→ **Prompt**: Quote the listing below word for word, stopping after the line that contains "---- Driving dimensions".

____ Data for processing

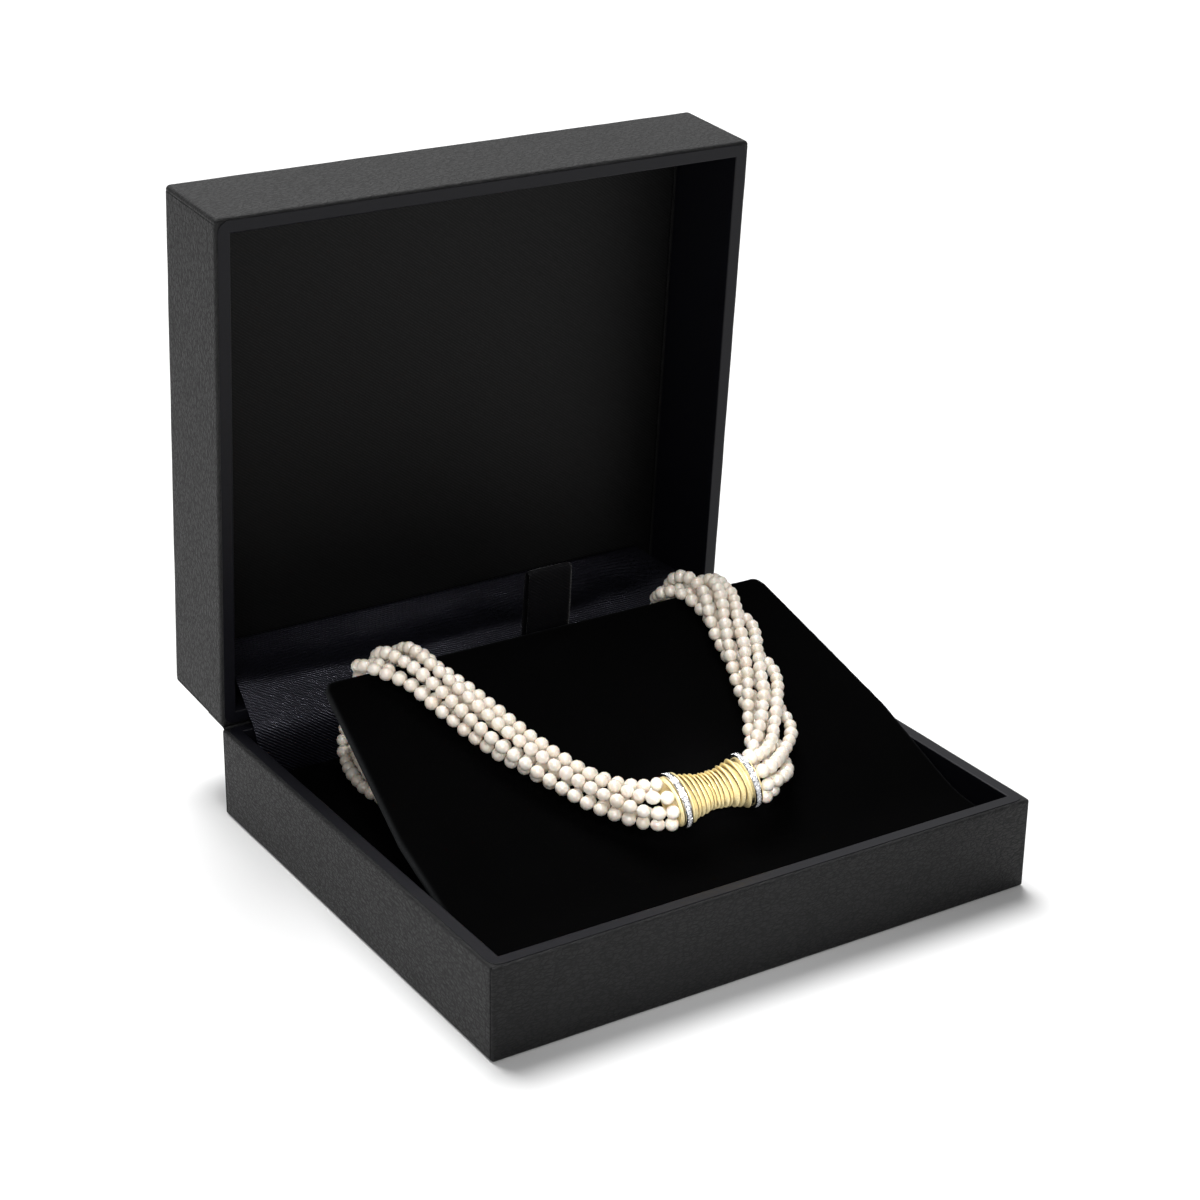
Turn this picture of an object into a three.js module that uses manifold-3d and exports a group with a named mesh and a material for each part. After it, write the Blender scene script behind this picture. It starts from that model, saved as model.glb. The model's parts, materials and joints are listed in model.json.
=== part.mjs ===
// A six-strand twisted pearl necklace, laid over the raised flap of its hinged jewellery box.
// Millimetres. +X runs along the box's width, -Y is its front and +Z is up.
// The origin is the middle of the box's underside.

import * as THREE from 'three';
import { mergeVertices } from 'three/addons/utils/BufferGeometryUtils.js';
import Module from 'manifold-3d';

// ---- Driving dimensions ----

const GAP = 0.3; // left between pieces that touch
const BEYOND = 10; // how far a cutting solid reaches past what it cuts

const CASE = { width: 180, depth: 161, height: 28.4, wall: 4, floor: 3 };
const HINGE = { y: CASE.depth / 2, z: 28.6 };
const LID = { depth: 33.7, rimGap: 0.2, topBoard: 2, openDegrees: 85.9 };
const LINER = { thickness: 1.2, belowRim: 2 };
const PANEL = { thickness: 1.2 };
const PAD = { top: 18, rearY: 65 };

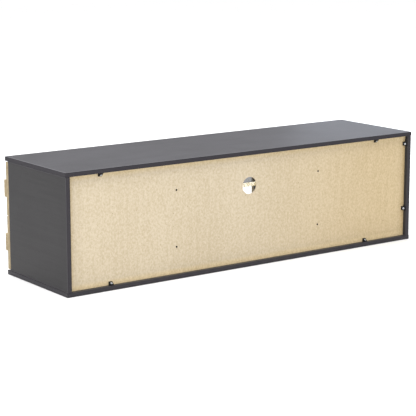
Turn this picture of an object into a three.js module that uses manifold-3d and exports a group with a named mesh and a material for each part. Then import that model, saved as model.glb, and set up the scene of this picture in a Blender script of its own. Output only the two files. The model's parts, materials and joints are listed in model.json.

________

→ **Task response**:
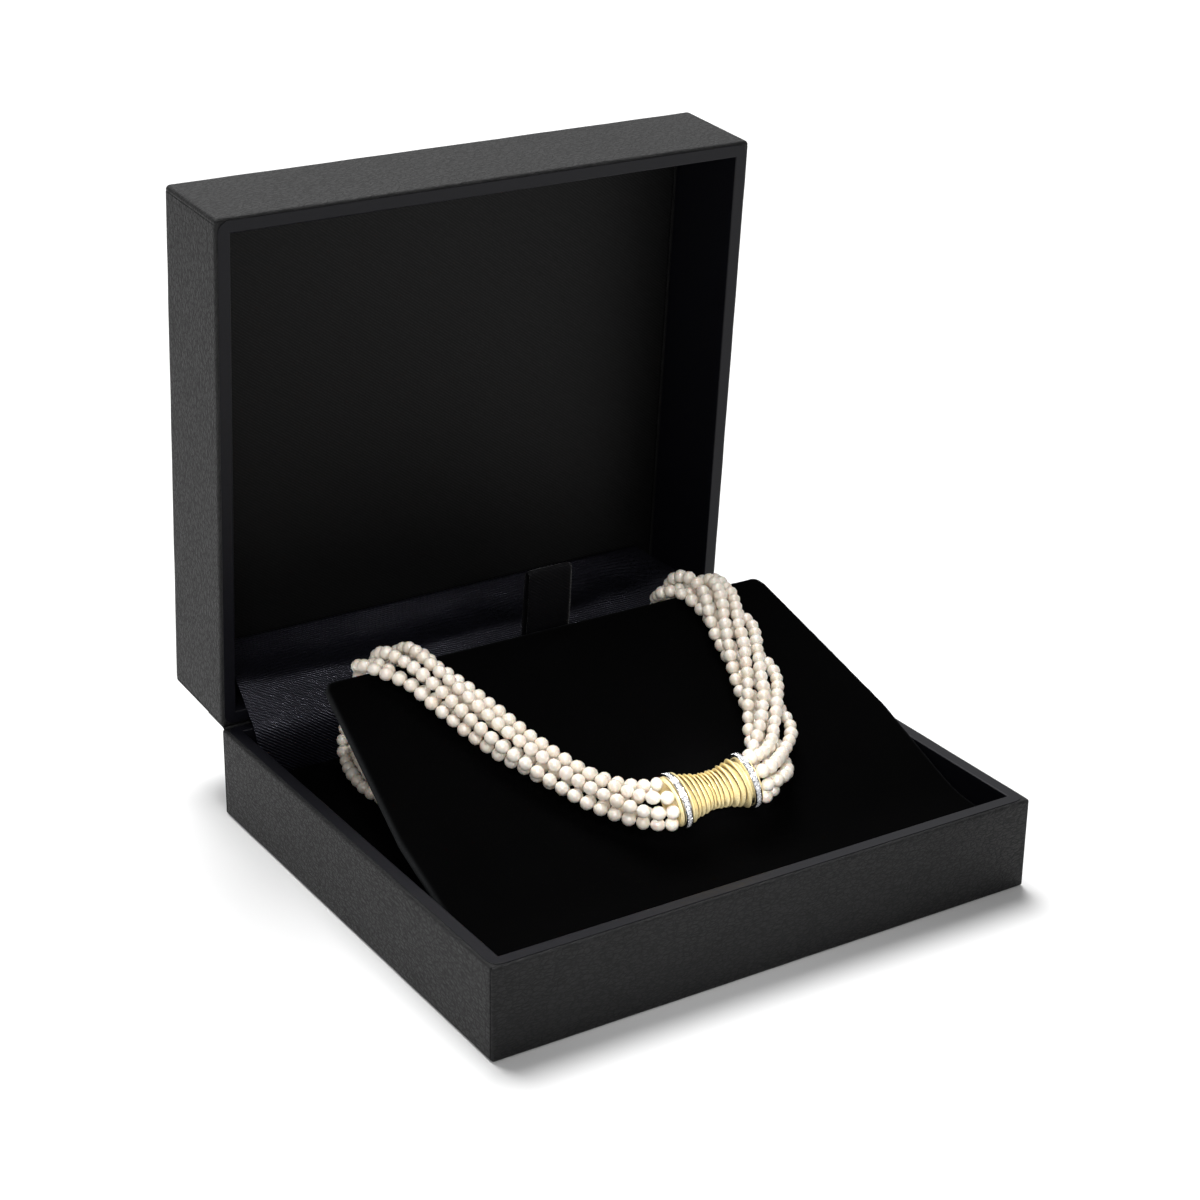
Turn this picture of an object into a three.js module that uses manifold-3d and exports a group with a named mesh and a material for each part. After it, write the Blender scene script behind this picture. It starts from that model, saved as model.glb. The model's parts, materials and joints are listed in model.json.
=== part.mjs ===
// A six-strand twisted pearl necklace, laid over the raised flap of its hinged jewellery box.
// Millimetres. +X runs along the box's width, -Y is its front and +Z is up.
// The origin is the middle of the box's underside.

import * as THREE from 'three';
import { mergeVertices } from 'three/addons/utils/BufferGeometryUtils.js';
import Module from 'manifold-3d';

// ---- Driving dimensions ----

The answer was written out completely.